── Data supplied ──
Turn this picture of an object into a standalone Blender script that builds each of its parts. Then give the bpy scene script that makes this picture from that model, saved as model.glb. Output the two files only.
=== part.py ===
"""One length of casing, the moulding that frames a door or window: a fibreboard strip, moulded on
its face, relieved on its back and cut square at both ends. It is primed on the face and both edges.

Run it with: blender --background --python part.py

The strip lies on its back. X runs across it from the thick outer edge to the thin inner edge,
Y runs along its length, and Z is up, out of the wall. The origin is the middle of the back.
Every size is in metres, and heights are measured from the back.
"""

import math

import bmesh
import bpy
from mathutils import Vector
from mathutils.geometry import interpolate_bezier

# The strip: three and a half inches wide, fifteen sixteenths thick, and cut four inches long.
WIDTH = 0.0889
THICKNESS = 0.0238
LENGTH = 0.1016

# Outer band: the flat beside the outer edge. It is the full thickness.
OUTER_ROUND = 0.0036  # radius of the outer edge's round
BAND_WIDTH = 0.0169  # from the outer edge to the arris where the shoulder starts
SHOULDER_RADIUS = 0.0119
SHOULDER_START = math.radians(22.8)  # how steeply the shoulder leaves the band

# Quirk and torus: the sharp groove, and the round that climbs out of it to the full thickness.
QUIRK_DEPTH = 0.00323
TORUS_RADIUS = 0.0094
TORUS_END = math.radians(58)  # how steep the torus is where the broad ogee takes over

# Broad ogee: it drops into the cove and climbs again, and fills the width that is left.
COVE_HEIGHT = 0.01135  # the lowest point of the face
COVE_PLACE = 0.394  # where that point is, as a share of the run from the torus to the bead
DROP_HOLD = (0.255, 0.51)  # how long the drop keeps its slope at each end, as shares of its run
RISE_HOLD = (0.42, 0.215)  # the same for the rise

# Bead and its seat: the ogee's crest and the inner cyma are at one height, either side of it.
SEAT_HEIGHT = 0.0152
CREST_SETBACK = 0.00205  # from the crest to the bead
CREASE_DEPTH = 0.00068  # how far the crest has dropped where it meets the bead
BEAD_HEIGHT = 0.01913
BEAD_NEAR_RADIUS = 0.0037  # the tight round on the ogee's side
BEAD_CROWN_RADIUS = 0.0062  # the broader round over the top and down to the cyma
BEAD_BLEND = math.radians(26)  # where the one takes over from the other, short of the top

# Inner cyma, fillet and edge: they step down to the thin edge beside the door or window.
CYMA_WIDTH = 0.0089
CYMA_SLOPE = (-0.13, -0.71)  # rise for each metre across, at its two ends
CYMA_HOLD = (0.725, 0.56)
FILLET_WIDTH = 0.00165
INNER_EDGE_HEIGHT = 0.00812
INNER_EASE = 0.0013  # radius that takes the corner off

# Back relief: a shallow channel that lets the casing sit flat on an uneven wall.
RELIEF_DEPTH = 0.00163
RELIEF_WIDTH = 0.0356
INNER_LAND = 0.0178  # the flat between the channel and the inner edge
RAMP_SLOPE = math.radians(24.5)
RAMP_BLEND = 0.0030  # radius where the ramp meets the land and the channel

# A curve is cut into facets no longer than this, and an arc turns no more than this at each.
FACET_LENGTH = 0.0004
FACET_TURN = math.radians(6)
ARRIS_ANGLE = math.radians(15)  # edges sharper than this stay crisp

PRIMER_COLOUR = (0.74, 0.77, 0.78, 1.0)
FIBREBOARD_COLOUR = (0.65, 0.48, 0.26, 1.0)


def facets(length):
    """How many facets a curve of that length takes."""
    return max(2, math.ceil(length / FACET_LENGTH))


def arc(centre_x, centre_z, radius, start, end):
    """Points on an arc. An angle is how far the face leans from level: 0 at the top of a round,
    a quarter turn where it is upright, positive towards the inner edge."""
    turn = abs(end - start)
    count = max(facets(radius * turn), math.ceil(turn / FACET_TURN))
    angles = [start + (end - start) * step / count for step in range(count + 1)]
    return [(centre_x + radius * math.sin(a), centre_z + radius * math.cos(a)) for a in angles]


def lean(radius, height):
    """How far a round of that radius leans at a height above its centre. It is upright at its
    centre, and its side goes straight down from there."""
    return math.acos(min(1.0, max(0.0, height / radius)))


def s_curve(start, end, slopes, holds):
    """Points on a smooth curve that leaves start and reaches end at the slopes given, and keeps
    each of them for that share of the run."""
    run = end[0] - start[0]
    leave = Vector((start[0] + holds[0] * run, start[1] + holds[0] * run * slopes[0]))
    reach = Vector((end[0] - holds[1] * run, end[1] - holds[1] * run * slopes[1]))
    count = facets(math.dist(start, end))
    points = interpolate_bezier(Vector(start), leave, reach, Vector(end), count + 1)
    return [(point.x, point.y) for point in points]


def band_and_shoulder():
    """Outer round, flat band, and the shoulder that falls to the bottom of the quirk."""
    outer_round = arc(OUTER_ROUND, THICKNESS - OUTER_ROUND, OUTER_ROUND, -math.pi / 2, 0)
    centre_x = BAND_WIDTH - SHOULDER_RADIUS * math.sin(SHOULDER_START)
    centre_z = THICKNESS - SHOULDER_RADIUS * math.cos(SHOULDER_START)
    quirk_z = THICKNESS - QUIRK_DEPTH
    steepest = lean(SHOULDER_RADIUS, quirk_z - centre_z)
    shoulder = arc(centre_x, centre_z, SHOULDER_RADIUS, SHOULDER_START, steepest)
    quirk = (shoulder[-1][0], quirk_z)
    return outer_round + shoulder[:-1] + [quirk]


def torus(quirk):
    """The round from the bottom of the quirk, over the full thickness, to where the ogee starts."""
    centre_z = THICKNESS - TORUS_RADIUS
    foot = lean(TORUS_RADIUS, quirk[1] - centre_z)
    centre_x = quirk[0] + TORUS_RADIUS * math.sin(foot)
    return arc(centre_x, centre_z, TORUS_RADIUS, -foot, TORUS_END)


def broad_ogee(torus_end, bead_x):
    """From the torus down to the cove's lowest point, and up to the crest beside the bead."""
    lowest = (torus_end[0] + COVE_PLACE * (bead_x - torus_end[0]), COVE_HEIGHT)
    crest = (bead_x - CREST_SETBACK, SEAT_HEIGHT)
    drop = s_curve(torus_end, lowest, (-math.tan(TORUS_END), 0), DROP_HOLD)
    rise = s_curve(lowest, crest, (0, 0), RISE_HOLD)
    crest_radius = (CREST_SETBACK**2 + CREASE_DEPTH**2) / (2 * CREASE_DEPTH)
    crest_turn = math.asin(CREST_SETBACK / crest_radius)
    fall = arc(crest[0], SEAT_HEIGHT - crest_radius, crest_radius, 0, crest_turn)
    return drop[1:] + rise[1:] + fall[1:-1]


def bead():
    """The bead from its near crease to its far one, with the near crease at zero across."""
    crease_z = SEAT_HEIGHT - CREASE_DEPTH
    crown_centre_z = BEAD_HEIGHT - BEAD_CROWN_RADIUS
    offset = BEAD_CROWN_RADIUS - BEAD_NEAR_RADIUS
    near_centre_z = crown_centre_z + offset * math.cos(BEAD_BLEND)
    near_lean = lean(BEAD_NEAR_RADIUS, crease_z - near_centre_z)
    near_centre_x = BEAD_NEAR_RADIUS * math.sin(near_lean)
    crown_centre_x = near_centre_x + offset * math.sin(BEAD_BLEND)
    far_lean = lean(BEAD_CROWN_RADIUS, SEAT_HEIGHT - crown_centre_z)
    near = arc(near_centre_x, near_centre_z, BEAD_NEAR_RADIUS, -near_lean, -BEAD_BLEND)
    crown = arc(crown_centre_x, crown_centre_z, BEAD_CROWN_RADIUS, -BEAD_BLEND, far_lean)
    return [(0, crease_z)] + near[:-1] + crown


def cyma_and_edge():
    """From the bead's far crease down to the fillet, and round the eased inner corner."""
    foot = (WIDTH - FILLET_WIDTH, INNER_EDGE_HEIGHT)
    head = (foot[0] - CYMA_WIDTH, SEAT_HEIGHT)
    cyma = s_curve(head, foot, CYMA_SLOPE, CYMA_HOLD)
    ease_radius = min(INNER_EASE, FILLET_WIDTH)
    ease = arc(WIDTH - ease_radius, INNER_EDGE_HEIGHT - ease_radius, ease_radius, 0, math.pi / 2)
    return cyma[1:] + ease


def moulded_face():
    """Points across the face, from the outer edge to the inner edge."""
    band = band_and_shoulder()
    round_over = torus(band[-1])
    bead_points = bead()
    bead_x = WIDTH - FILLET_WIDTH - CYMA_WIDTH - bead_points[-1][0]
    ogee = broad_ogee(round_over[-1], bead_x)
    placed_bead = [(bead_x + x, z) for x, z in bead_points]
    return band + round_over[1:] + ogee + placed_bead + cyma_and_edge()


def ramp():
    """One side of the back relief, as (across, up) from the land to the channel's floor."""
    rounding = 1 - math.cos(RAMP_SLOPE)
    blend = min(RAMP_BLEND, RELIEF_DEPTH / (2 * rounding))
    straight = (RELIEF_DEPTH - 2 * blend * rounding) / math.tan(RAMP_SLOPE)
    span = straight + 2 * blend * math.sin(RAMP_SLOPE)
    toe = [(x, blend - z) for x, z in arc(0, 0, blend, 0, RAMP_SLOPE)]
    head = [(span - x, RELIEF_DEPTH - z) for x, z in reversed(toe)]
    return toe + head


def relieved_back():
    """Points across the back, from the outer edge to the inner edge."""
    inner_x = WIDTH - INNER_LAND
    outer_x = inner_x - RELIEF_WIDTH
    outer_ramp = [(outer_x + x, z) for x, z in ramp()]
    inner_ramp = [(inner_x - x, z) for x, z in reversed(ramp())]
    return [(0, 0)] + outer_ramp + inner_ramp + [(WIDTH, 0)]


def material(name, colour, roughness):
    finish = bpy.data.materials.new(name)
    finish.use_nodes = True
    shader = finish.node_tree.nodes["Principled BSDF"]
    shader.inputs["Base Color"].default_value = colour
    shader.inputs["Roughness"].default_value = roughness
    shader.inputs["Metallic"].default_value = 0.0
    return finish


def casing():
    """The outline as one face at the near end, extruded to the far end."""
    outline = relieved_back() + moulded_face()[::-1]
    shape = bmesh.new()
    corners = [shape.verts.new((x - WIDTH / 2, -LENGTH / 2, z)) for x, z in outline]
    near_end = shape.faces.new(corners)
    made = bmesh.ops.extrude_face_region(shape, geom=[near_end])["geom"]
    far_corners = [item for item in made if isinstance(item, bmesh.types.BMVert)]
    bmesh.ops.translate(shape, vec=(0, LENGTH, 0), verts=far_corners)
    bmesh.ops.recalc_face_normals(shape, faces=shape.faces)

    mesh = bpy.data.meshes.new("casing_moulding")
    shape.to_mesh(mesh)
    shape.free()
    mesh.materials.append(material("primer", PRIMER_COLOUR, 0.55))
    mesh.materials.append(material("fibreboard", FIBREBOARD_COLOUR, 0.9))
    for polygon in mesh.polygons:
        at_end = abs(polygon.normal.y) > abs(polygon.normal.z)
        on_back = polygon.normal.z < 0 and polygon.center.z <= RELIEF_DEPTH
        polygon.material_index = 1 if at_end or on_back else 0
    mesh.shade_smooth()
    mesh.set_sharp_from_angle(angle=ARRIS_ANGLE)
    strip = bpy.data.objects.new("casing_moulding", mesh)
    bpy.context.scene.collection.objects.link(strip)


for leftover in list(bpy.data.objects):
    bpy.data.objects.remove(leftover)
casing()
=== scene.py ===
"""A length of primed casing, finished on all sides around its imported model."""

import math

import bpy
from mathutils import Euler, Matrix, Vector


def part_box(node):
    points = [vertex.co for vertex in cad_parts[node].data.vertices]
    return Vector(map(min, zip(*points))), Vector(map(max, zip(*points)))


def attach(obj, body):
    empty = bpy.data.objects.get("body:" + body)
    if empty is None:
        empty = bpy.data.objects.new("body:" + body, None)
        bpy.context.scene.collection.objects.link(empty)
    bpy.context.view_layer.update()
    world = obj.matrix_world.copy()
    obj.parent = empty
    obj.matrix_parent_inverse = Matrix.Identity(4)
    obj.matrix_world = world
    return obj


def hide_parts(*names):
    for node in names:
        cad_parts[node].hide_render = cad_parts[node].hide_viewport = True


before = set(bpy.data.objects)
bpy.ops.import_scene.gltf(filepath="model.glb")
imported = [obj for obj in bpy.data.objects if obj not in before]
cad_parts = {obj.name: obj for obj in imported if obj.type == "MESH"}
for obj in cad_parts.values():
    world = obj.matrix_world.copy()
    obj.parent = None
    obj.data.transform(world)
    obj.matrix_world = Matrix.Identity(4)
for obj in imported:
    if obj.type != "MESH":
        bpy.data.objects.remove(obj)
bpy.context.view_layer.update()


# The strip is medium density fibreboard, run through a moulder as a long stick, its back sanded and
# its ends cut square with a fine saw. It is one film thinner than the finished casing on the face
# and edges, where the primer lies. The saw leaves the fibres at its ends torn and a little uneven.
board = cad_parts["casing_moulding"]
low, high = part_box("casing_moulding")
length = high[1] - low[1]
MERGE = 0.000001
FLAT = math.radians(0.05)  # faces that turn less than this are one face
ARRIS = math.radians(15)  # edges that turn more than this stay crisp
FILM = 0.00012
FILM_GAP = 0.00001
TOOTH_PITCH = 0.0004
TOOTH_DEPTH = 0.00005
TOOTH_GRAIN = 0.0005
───
── Data supplied ──
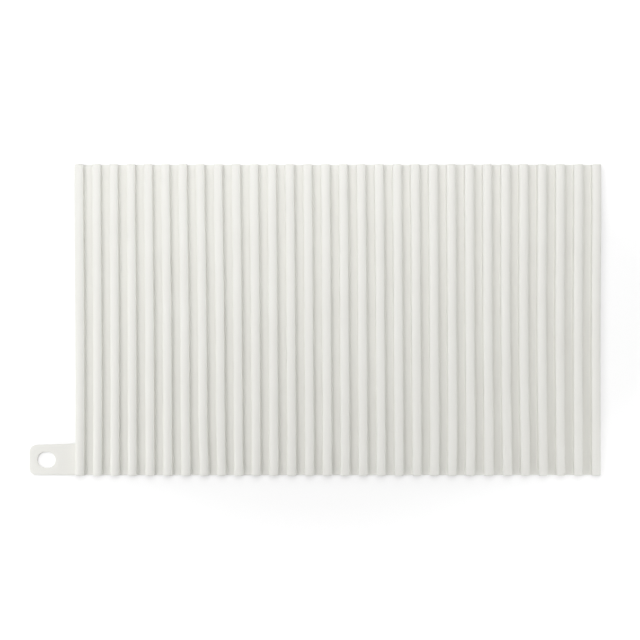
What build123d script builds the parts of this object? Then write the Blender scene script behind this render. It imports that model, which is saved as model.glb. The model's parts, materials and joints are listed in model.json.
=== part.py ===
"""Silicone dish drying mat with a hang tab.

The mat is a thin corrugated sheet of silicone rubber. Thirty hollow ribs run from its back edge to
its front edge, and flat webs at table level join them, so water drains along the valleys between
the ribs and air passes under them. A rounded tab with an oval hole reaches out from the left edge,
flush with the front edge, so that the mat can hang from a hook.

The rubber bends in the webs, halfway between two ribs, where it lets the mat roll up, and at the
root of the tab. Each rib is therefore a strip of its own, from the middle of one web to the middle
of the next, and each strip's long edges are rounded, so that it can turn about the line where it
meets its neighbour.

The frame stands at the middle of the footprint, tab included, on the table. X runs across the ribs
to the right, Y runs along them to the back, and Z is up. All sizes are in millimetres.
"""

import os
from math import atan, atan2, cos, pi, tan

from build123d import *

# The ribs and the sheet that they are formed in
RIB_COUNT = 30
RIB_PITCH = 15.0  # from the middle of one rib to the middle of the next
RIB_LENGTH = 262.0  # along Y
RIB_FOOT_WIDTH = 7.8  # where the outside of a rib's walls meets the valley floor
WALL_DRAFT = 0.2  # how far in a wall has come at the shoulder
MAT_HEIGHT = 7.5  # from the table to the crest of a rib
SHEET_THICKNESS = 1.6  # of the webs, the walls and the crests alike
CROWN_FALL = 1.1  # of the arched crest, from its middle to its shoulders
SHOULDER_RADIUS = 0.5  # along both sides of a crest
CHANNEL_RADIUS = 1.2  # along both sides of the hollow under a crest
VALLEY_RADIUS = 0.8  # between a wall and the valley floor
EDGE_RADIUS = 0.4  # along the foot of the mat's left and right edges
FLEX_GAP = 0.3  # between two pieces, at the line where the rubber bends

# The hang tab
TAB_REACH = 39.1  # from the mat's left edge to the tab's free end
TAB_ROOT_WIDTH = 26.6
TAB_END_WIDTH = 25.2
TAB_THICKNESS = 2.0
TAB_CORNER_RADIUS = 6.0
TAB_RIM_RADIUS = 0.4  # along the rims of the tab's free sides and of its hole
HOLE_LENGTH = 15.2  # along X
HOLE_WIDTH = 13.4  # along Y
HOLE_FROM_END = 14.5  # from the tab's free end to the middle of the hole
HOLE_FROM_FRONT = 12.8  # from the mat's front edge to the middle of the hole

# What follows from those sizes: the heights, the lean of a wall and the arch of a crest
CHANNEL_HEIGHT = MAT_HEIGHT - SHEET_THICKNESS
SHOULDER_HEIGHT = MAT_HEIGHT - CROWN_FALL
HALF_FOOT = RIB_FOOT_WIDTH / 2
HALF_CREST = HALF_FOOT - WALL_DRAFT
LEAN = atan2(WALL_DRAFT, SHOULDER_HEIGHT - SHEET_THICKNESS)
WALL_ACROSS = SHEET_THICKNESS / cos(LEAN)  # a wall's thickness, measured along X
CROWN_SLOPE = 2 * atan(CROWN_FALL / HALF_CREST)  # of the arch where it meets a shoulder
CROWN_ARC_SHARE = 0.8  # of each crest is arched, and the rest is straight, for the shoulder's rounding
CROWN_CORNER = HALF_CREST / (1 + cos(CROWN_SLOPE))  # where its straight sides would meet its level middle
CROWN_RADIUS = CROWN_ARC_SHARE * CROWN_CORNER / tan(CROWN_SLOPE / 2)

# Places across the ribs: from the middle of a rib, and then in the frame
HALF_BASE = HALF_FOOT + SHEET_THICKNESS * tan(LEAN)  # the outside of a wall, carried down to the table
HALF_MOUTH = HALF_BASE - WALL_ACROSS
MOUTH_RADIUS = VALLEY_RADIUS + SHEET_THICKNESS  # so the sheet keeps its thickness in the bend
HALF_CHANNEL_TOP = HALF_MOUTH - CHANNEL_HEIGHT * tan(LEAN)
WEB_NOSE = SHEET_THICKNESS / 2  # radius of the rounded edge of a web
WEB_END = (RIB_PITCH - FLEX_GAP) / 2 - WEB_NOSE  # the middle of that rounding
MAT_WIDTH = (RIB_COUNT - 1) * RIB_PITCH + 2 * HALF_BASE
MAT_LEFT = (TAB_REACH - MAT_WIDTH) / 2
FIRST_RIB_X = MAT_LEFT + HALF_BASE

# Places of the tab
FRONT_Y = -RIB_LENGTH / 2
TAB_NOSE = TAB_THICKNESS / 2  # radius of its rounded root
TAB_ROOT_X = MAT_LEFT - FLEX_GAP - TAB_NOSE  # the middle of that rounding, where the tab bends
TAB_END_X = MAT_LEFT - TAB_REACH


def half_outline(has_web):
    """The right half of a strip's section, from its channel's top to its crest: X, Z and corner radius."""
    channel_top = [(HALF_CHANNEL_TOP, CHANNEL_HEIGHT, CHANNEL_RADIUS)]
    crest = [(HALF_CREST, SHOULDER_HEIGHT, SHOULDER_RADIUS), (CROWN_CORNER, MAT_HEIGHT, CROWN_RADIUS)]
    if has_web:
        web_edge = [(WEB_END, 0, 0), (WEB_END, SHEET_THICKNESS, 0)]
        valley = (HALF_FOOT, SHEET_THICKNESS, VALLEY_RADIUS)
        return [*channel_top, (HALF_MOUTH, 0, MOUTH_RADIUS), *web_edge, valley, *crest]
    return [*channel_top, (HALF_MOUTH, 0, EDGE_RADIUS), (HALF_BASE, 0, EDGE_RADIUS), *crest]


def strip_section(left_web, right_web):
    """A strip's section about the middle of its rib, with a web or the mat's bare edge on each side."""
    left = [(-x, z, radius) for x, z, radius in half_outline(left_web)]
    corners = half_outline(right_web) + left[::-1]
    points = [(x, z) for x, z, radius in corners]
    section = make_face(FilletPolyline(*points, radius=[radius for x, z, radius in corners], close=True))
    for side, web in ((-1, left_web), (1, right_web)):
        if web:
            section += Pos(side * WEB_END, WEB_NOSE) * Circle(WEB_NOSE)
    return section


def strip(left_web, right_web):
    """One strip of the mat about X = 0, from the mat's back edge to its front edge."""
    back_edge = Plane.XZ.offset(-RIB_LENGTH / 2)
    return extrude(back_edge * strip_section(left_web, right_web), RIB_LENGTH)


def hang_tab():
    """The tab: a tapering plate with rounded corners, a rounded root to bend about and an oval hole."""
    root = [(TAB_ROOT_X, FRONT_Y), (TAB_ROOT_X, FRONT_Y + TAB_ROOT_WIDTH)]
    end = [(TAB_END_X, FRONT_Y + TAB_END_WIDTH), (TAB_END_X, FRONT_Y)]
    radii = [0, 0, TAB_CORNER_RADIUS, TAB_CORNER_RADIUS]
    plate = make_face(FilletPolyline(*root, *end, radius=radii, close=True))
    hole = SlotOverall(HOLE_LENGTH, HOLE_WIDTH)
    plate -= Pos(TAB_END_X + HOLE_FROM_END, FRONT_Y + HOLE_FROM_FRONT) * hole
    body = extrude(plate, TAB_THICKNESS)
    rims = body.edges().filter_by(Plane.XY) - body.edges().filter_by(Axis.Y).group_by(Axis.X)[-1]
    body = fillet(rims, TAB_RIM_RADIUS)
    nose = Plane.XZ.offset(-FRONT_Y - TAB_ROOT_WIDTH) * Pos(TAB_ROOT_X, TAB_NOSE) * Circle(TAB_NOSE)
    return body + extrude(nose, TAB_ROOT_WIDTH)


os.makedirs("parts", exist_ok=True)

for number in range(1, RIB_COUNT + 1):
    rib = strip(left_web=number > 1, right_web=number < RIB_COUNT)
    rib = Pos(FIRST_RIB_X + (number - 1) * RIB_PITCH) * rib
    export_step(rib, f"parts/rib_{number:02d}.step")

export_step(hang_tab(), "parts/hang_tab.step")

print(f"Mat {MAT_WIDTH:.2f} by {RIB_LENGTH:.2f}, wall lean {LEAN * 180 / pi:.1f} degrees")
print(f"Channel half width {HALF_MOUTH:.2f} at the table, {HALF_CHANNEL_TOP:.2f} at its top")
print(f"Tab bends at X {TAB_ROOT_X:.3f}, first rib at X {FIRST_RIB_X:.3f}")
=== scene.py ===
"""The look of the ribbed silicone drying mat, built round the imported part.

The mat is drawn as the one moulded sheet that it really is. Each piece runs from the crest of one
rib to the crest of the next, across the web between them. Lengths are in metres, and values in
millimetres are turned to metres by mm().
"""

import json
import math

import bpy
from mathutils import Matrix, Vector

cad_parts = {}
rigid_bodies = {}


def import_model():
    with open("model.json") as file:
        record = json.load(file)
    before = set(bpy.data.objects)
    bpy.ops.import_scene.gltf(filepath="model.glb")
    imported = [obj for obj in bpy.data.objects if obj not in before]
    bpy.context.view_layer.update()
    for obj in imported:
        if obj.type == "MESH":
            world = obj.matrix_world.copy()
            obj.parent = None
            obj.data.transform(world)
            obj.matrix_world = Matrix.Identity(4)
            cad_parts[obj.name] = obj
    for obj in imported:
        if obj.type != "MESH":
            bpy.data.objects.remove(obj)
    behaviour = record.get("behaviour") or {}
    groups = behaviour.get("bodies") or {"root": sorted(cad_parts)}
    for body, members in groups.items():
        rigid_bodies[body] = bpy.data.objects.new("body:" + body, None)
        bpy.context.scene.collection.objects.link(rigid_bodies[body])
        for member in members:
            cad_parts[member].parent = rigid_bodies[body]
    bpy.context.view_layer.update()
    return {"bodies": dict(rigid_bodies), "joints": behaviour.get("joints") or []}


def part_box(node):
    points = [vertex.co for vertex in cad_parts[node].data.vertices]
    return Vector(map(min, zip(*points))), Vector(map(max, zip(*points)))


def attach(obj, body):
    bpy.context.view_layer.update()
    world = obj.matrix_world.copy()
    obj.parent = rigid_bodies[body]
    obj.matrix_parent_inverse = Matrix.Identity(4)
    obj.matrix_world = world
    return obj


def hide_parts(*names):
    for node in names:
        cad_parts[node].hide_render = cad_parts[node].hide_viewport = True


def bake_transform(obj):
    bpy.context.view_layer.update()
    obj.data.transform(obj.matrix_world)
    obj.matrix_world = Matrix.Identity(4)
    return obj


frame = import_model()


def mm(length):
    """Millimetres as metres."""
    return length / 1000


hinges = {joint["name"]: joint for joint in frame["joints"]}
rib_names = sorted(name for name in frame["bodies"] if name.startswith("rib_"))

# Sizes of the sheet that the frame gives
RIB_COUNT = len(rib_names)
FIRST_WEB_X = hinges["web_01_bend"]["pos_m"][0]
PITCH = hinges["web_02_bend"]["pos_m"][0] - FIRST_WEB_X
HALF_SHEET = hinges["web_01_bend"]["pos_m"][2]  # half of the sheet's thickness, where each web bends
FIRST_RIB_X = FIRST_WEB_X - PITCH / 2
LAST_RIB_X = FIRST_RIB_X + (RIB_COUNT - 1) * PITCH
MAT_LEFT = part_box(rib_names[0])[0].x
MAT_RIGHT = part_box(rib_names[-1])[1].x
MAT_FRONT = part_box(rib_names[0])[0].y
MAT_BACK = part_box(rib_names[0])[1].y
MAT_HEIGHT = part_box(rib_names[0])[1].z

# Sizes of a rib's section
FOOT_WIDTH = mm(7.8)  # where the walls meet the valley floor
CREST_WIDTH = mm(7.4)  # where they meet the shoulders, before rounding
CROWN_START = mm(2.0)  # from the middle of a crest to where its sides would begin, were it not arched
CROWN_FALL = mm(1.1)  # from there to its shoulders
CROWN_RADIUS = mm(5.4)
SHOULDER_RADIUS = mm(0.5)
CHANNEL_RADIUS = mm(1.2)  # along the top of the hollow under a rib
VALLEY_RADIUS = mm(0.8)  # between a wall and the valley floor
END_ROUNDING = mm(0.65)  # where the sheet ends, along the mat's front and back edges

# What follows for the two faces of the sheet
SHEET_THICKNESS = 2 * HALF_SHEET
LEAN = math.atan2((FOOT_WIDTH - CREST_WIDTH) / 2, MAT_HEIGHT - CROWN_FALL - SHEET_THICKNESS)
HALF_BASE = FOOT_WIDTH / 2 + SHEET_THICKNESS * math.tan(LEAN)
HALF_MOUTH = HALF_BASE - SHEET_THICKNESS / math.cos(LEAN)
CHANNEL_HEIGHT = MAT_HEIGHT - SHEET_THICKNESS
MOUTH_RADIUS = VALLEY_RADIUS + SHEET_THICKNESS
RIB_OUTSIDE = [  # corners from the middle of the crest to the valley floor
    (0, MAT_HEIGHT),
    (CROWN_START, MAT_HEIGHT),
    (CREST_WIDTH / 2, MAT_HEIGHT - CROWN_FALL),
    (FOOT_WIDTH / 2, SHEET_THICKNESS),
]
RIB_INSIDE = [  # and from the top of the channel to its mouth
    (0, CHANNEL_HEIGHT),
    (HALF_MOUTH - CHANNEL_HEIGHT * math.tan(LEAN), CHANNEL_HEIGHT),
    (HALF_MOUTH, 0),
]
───
> **Exercise objective**:
Would you quote everything above from the line containing "What build123d script" down to the line containing "from build123d import *"? Include both of those lines and nothing else.

> **Full response**:
What build123d script builds the parts of this object? Then write the Blender scene script behind this render. It imports that model, which is saved as model.glb. The model's parts, materials and joints are listed in model.json.
=== part.py ===
"""Silicone dish drying mat with a hang tab.

The mat is a thin corrugated sheet of silicone rubber. Thirty hollow ribs run from its back edge to
its front edge, and flat webs at table level join them, so water drains along the valleys between
the ribs and air passes under them. A rounded tab with an oval hole reaches out from the left edge,
flush with the front edge, so that the mat can hang from a hook.

The rubber bends in the webs, halfway between two ribs, where it lets the mat roll up, and at the
root of the tab. Each rib is therefore a strip of its own, from the middle of one web to the middle
of the next, and each strip's long edges are rounded, so that it can turn about the line where it
meets its neighbour.

The frame stands at the middle of the footprint, tab included, on the table. X runs across the ribs
to the right, Y runs along them to the back, and Z is up. All sizes are in millimetres.
"""

import os
from math import atan, atan2, cos, pi, tan

from build123d import *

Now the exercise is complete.